The finished ballet will have a total of around 70 or more minutes of music, which is pretty typical for a ballet. A typical “full evening ballet” performance, like Swan Lake, lasts around 100 minutes, of which 70 minutes is music and the rest is the time it takes for applause for the many solo and duo dances plus a 20-minute intermission. If 100 minutes total sounds short compared to a musical theater show, remember how athletically demanding it is to dance for that long. And most movies last only a bit more, at 110 minutes.

“Editing” a score is firstly a cosmetic process, since the music is essentially all there and done. That means simply tinkering with the layout and dragging things around on the screen to make the spacing look pleasing and readable on the page. A second part of editing is proofreading — adding forgotten dynamic marks or crescendo wedges, additional articulations like slurs or accents, harp and timpani pedal marks, and re-checking the up and down string bowing marks.

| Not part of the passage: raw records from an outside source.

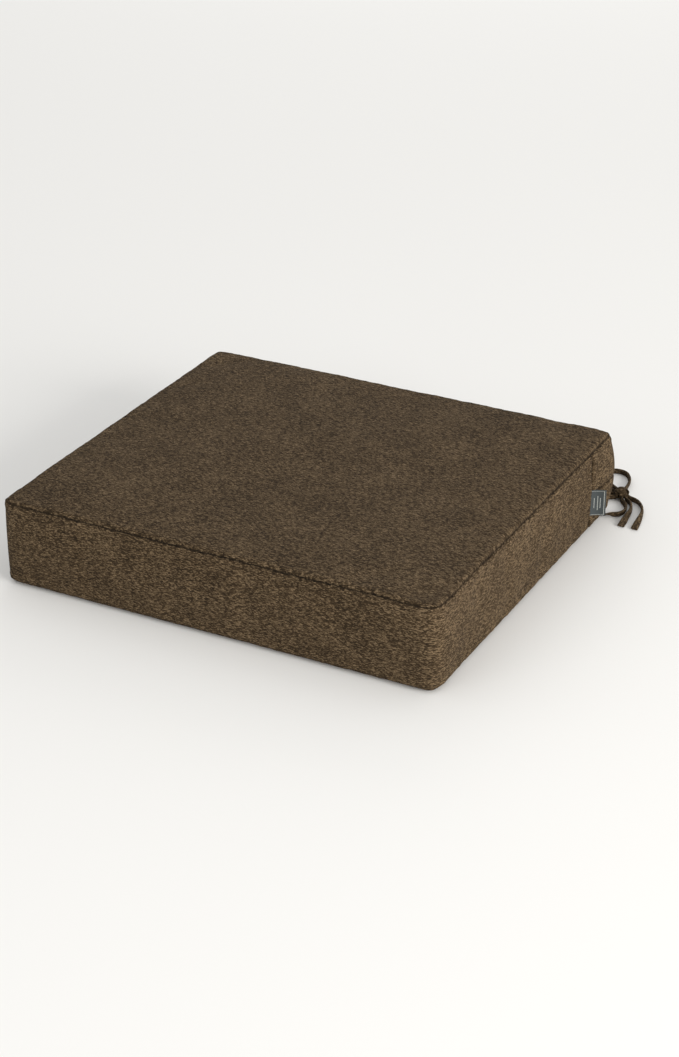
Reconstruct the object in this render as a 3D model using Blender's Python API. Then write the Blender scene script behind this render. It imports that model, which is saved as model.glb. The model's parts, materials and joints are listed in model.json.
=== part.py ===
"""Boxed chair seat pad: foam and wadding in a sewn cover, with a rear zip and a pair of ties at each rear corner.

Metres, +Z up. The origin is on the underside, under the middle of the pad. The front is -Y, the zip is in the
rear wall at +Y, and the label stands in the right-hand seam at +X.
"""

import math

import bmesh
import bpy
from mathutils import Vector

# Pad
PAD_WIDTH = 0.508
PAD_DEPTH = 0.457
SEAM_HEIGHT = 0.097
CROWN = 0.005
FRONT_CORNER_RADIUS = 0.014
REAR_CORNER_RADIUS = 0.012
CORNER_STEPS = 7

# Cover and filling
COVER_SKIN = 0.0015
FIT_GAP = 0.0003
REAR_BAND_WRAP = 0.0625
TOP_WADDING = 0.008
BOTTOM_WADDING = 0.008
FOAM_EDGE_ROUND = 0.004

# Zip, along X in the middle of the rear wall. Its coil stops short of the corners by the end margin.
ZIP_END_MARGIN = 0.027
TAPE_END = 0.012
TAPE_WIDTH = 0.013
TAPE_SKIN = 0.0006
COIL_WIDTH = 0.0023
COIL_DEPTH = 0.0018
COIL_SPLIT = 0.0012
STOP_LENGTH = 0.003
STOP_RISE = 0.0003
SLOT_PAST_ZIP = 0.005
SLOT_TAPER = 0.004

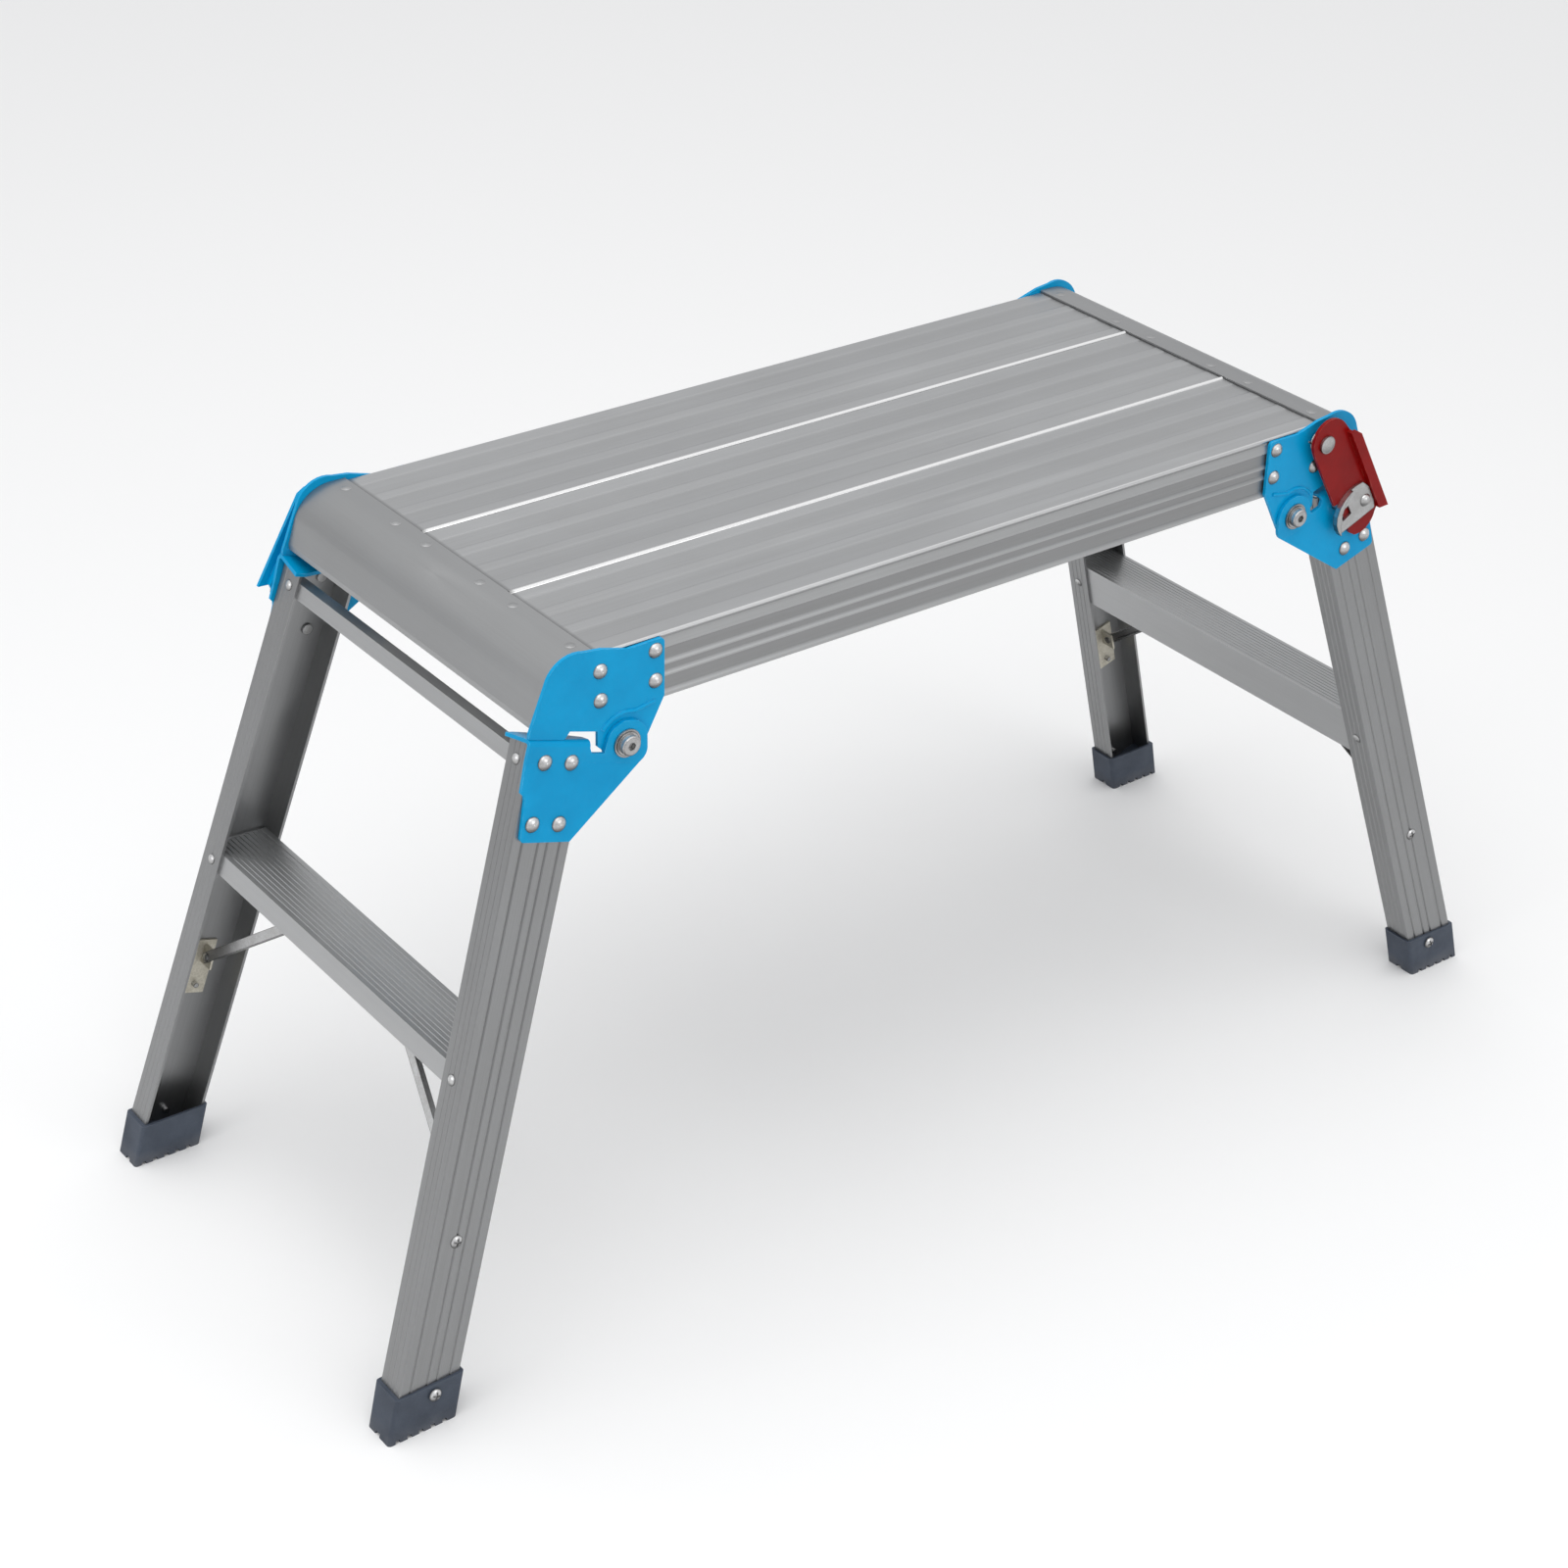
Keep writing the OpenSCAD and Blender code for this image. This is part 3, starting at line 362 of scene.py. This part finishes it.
def pale_floor():
    mesh = bpy.data.meshes.new("floor")
    corners = [(x * FLOOR_HALF, y * FLOOR_HALF, 0) for x, y in ((-1, -1), (1, -1), (1, 1), (-1, 1))]
    mesh.from_pydata(corners, [], [(0, 1, 2, 3)])
    floor = bpy.data.objects.new("floor", mesh)
    bpy.context.collection.objects.link(floor)
    pale = Shader("pale_floor")
    pale.set(Base_Color=grey(0.88), Roughness=0.7)
    mesh.materials.append(pale.mat)


def softbox(name, place, size, watts, towards=(0, 0, 0.3)):
    """A rectangular area light that faces the middle of the object."""
    light = bpy.data.lights.new(name, "AREA")
    light.shape = "RECTANGLE"
    light.size, light.size_y = size
    light.energy = watts
    obj = bpy.data.objects.new(name, light)
    bpy.context.collection.objects.link(obj)
    obj.location = place
    obj.rotation_euler = (Vector(towards) - Vector(place)).to_track_quat("-Z", "Y").to_euler()


soft_sky(horizon=(0.5, 0.505, 0.52, 1), halfway=(0.8, 0.805, 0.815, 1), overhead=(1, 1, 1, 1))
pale_floor()
softbox("key_above", place=(-0.6, -0.4, 2.6), size=(2.2, 2.2), watts=25)
softbox("fill_front", place=(0.6, -2.6, 1.4), size=(1.6, 1.0), watts=8)
softbox("fill_left", place=(-2.6, 0.2, 1.3), size=(1.6, 1.0), watts=6)


# ---------- camera ----------

CAMERA_EYE = Vector((-1.2095, -1.5176, 1.3734))
CAMERA_AIM = Vector((-0.0458, -0.0003, 0.25))
CAMERA_ROLL = math.radians(1.464)
FOCAL_LENGTH = 70.76
SENSOR_WIDTH = 36

lens = bpy.data.cameras.new("camera")
lens.lens = FOCAL_LENGTH
lens.sensor_width = SENSOR_WIDTH
lens.clip_end = 100
camera = bpy.data.objects.new("camera", lens)
bpy.context.collection.objects.link(camera)
level = (CAMERA_AIM - CAMERA_EYE).to_track_quat("-Z", "Y").to_matrix()
turned = level @ Matrix.Rotation(CAMERA_ROLL, 3, "Z")
camera.matrix_world = Matrix.Translation(CAMERA_EYE) @ turned.to_4x4()
bpy.context.scene.camera = camera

This is crucial to help 80 to 90 orchestral musicians know how to interpret the music precisely together as one. Such markings are usually improvised by a jazz, rock, or country band with four to six players. But 80 – 90  improvised interpretations could sound chaotic! So, they all must follow the composer’s score details like scripture. Editing may seem perfunctory, but it does involve some pretty crucial creative choices. Thus, it must be done “solo” entirely by the composer, unlike movie composers who collaborate with a hired team of orchestrators and editors.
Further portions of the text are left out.